> DESCRIPTION OF THE TASK
Write the material out again exactly.

(Saved entries)
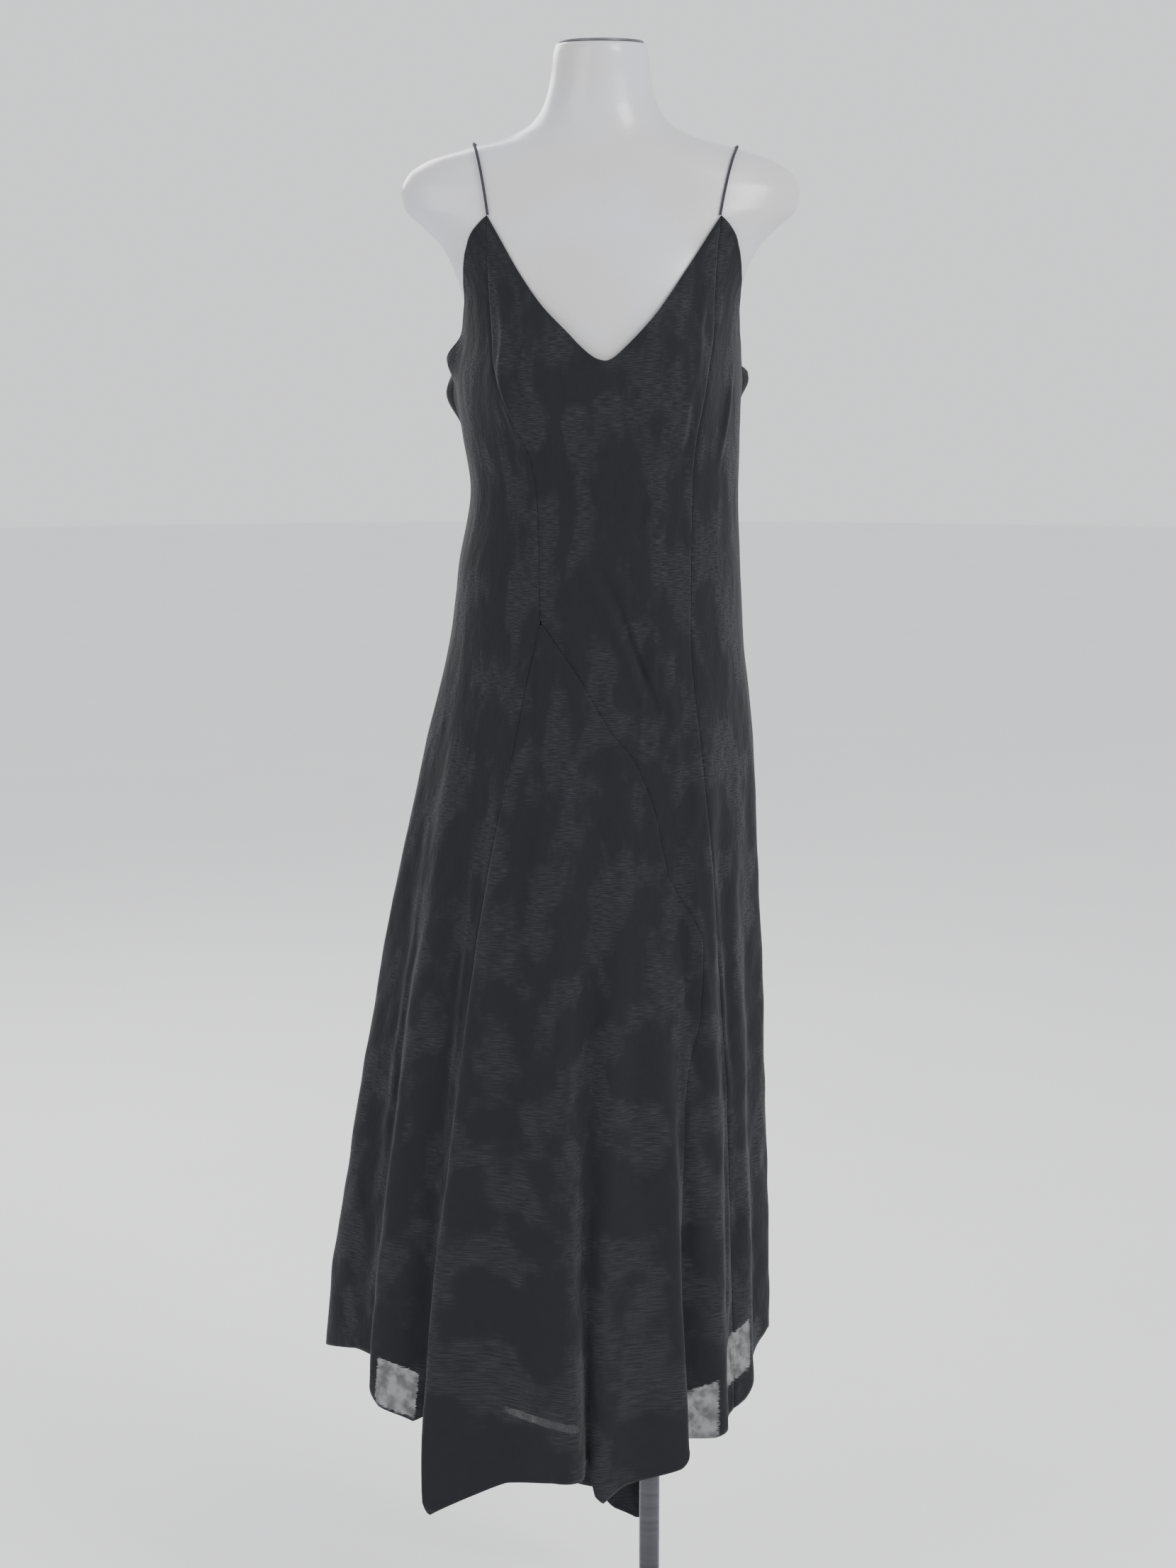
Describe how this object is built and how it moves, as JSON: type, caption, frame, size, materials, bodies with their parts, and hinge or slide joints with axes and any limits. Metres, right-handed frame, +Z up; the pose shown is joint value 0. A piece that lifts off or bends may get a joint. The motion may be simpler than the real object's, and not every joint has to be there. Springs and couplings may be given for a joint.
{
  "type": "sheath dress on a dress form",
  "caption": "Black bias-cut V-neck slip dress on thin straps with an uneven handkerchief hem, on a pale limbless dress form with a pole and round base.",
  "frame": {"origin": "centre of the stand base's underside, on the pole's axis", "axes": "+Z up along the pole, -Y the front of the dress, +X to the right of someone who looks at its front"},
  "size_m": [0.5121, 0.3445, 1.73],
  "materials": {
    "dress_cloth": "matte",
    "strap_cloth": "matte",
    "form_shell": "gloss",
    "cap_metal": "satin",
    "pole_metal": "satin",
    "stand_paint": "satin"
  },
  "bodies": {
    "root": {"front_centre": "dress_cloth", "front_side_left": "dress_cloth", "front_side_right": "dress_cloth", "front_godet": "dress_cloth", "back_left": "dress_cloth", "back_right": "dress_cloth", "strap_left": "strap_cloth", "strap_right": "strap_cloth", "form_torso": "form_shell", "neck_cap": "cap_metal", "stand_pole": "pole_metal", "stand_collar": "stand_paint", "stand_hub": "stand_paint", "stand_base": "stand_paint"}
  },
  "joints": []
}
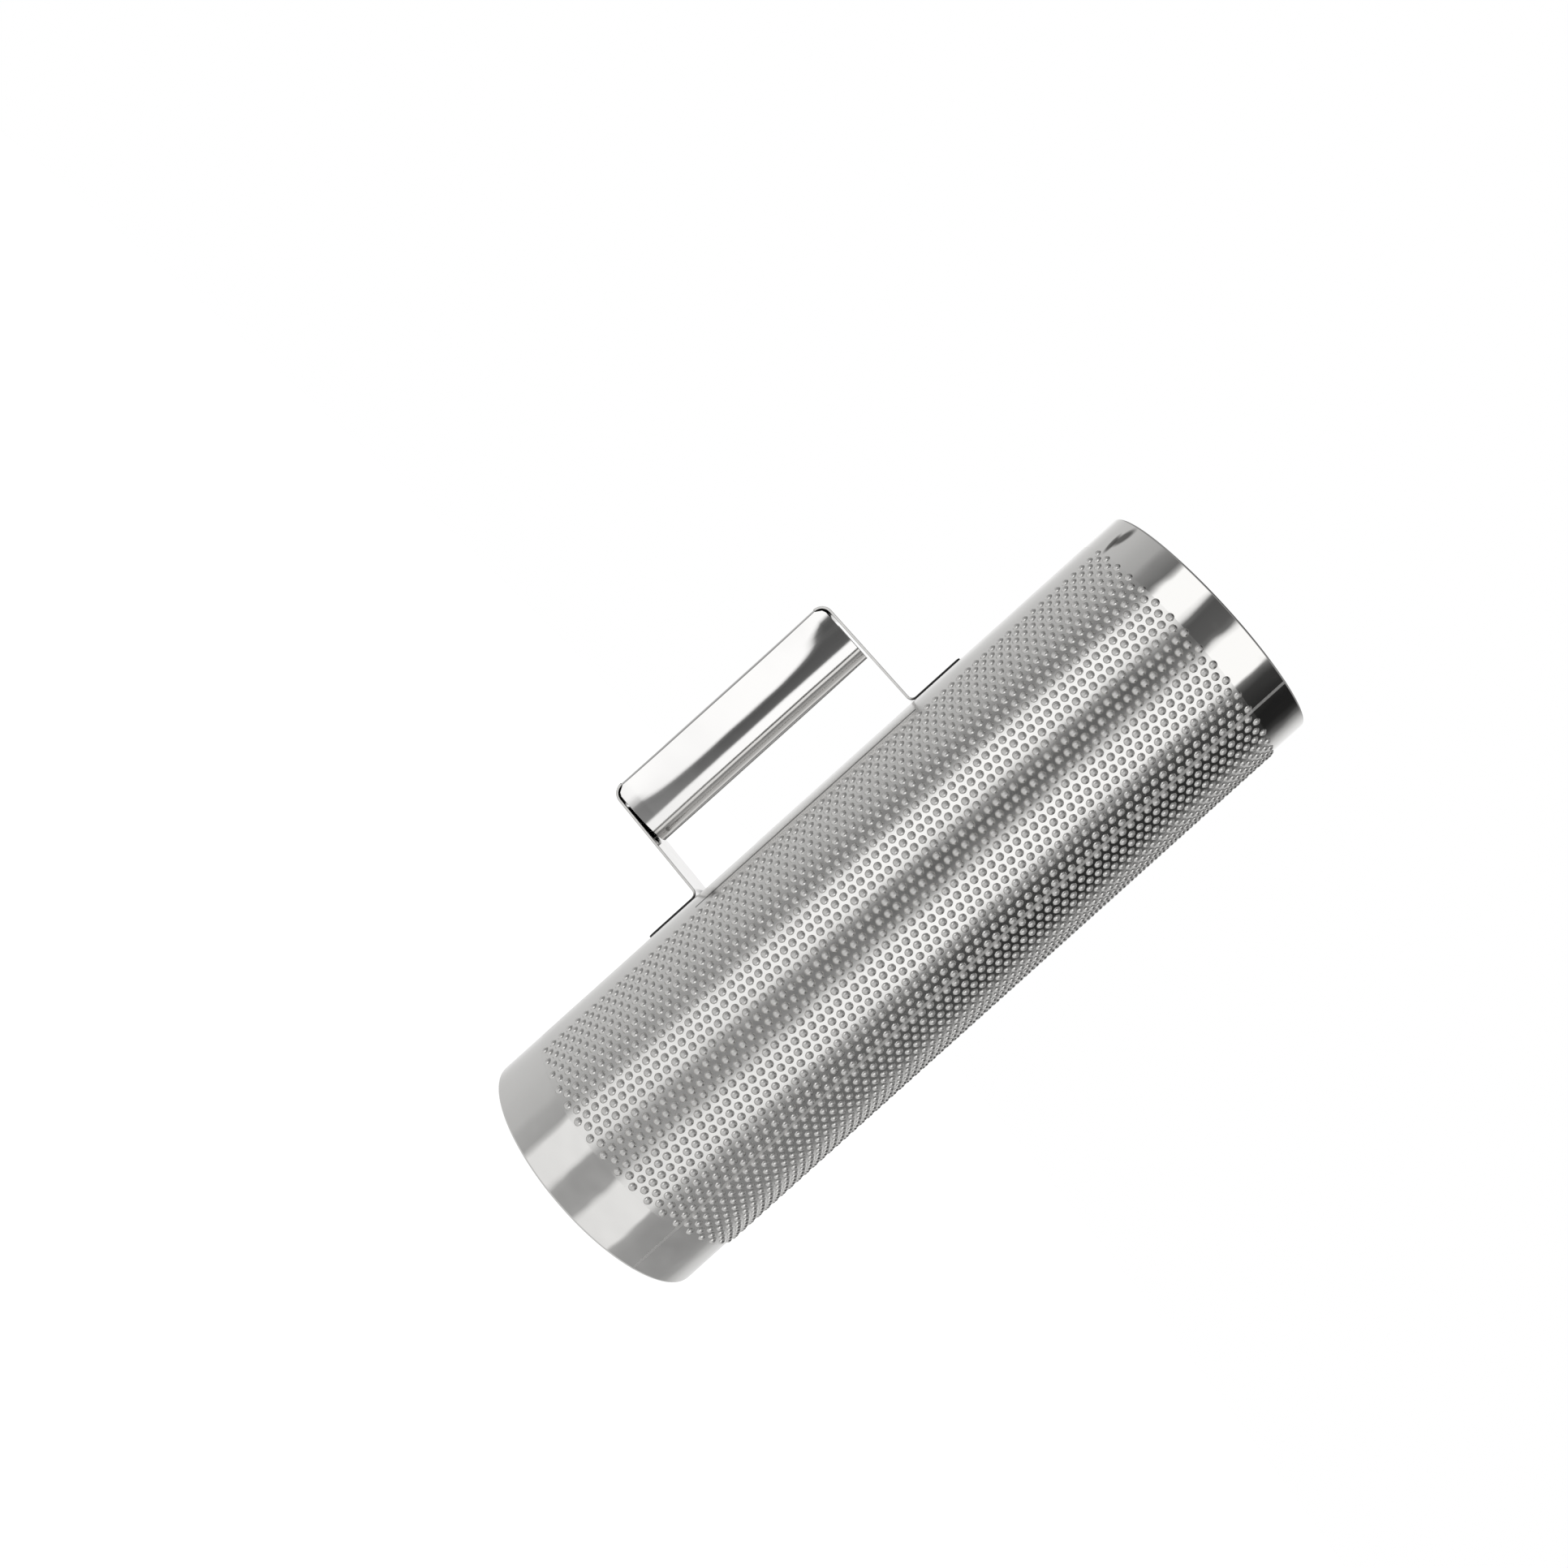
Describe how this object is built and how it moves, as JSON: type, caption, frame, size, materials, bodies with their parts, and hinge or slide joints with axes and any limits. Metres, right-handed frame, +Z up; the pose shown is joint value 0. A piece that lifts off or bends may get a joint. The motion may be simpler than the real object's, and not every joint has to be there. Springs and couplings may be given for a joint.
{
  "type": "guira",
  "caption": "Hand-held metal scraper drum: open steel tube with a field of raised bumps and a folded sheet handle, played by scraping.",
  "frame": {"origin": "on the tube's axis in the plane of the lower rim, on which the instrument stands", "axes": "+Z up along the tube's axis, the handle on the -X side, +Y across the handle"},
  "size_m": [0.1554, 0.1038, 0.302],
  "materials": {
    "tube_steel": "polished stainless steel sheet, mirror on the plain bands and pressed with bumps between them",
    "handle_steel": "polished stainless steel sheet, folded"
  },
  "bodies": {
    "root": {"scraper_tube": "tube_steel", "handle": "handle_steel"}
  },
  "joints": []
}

> COMPLETED TASK
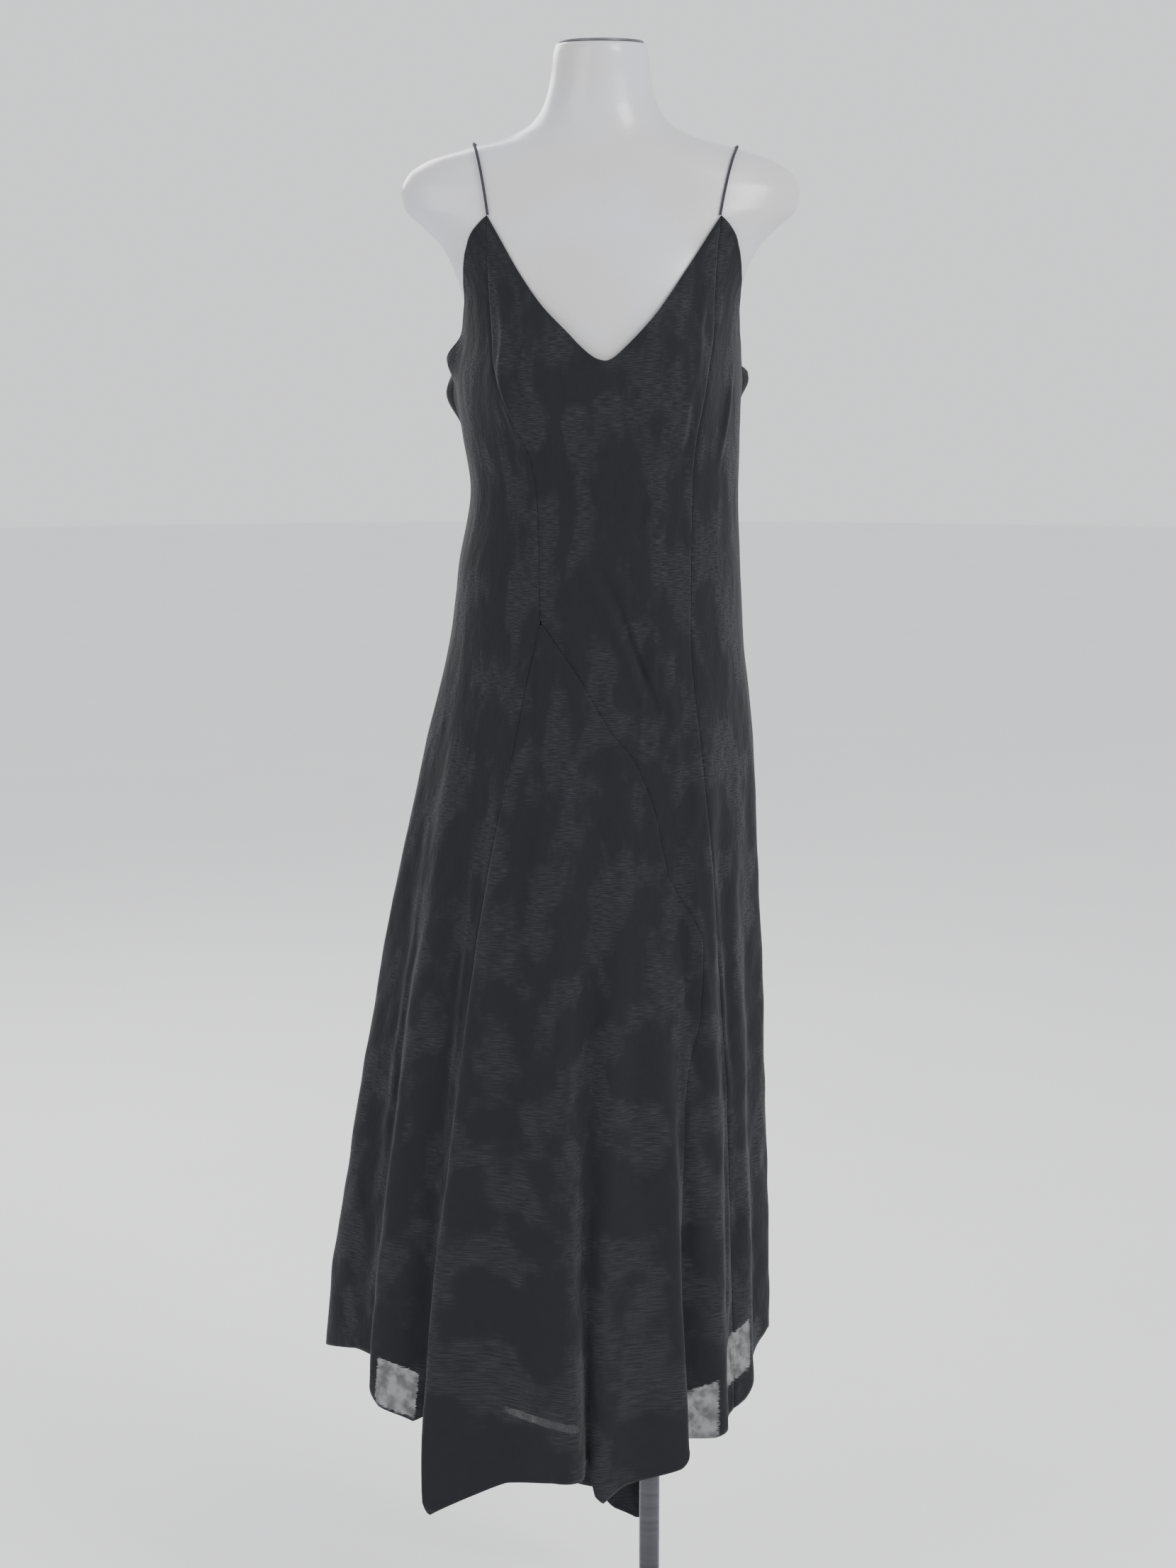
Describe how this object is built and how it moves, as JSON: type, caption, frame, size, materials, bodies with their parts, and hinge or slide joints with axes and any limits. Metres, right-handed frame, +Z up; the pose shown is joint value 0. A piece that lifts off or bends may get a joint. The motion may be simpler than the real object's, and not every joint has to be there. Springs and couplings may be given for a joint.
{
  "type": "sheath dress on a dress form",
  "caption": "Black bias-cut V-neck slip dress on thin straps with an uneven handkerchief hem, on a pale limbless dress form with a pole and round base.",
  "frame": {"origin": "centre of the stand base's underside, on the pole's axis", "axes": "+Z up along the pole, -Y the front of the dress, +X to the right of someone who looks at its front"},
  "size_m": [0.5121, 0.3445, 1.73],
  "materials": {
    "dress_cloth": "matte",
    "strap_cloth": "matte",
    "form_shell": "gloss",
    "cap_metal": "satin",
    "pole_metal": "satin",
    "stand_paint": "satin"
  },
  "bodies": {
    "root": {"front_centre": "dress_cloth", "front_side_left": "dress_cloth", "front_side_right": "dress_cloth", "front_godet": "dress_cloth", "back_left": "dress_cloth", "back_right": "dress_cloth", "strap_left": "strap_cloth", "strap_right": "strap_cloth", "form_torso": "form_shell", "neck_cap": "cap_metal", "stand_pole": "pole_metal", "stand_collar": "stand_paint", "stand_hub": "stand_paint", "stand_base": "stand_paint"}
  },
  "joints": []
}
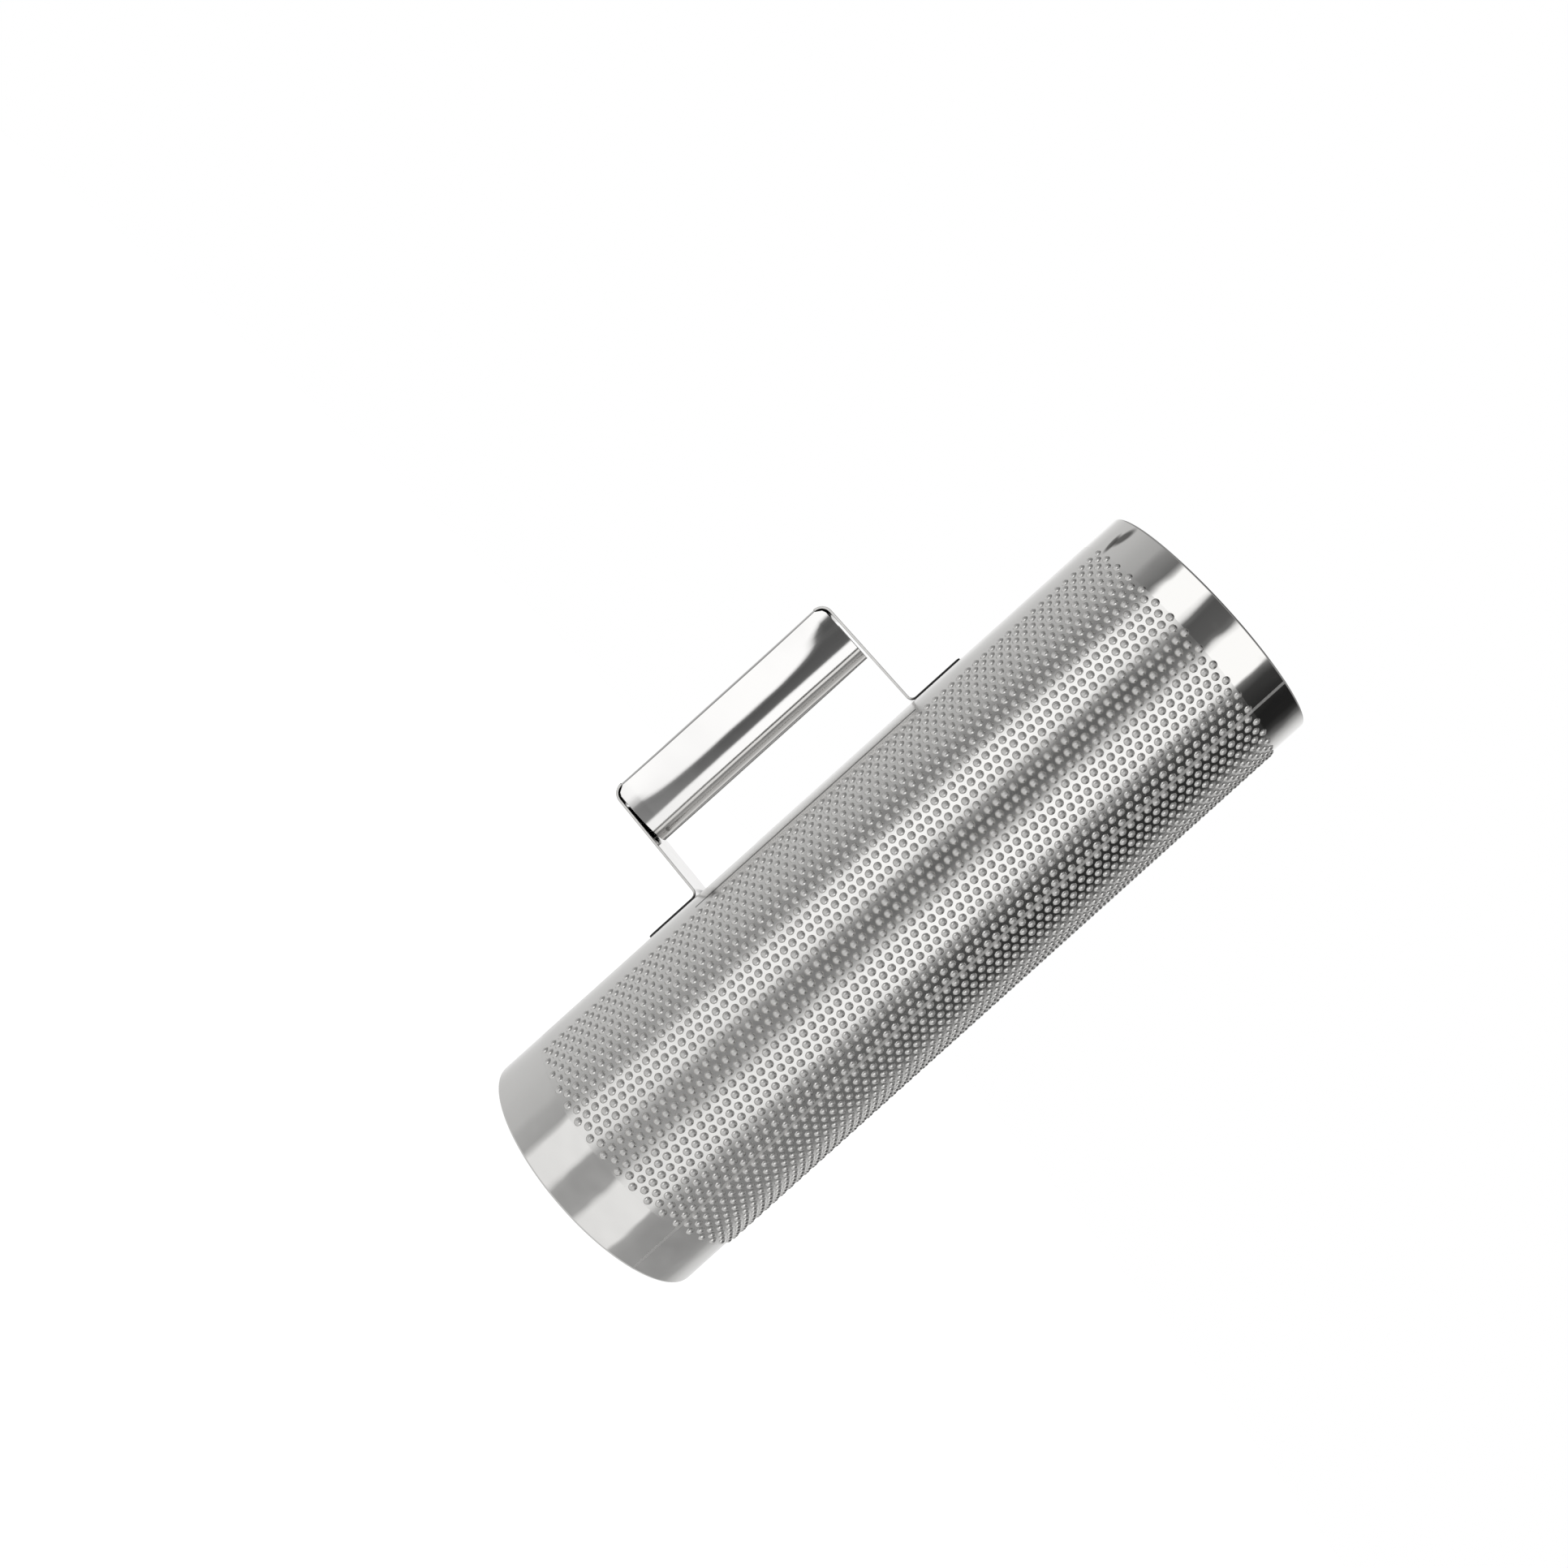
Describe how this object is built and how it moves, as JSON: type, caption, frame, size, materials, bodies with their parts, and hinge or slide joints with axes and any limits. Metres, right-handed frame, +Z up; the pose shown is joint value 0. A piece that lifts off or bends may get a joint. The motion may be simpler than the real object's, and not every joint has to be there. Springs and couplings may be given for a joint.
{
  "type": "guira",
  "caption": "Hand-held metal scraper drum: open steel tube with a field of raised bumps and a folded sheet handle, played by scraping.",
  "frame": {"origin": "on the tube's axis in the plane of the lower rim, on which the instrument stands", "axes": "+Z up along the tube's axis, the handle on the -X side, +Y across the handle"},
  "size_m": [0.1554, 0.1038, 0.302],
  "materials": {
    "tube_steel": "polished stainless steel sheet, mirror on the plain bands and pressed with bumps between them",
    "handle_steel": "polished stainless steel sheet, folded"
  },
  "bodies": {
    "root": {"scraper_tube": "tube_steel", "handle": "handle_steel"}
  },
  "joints": []
}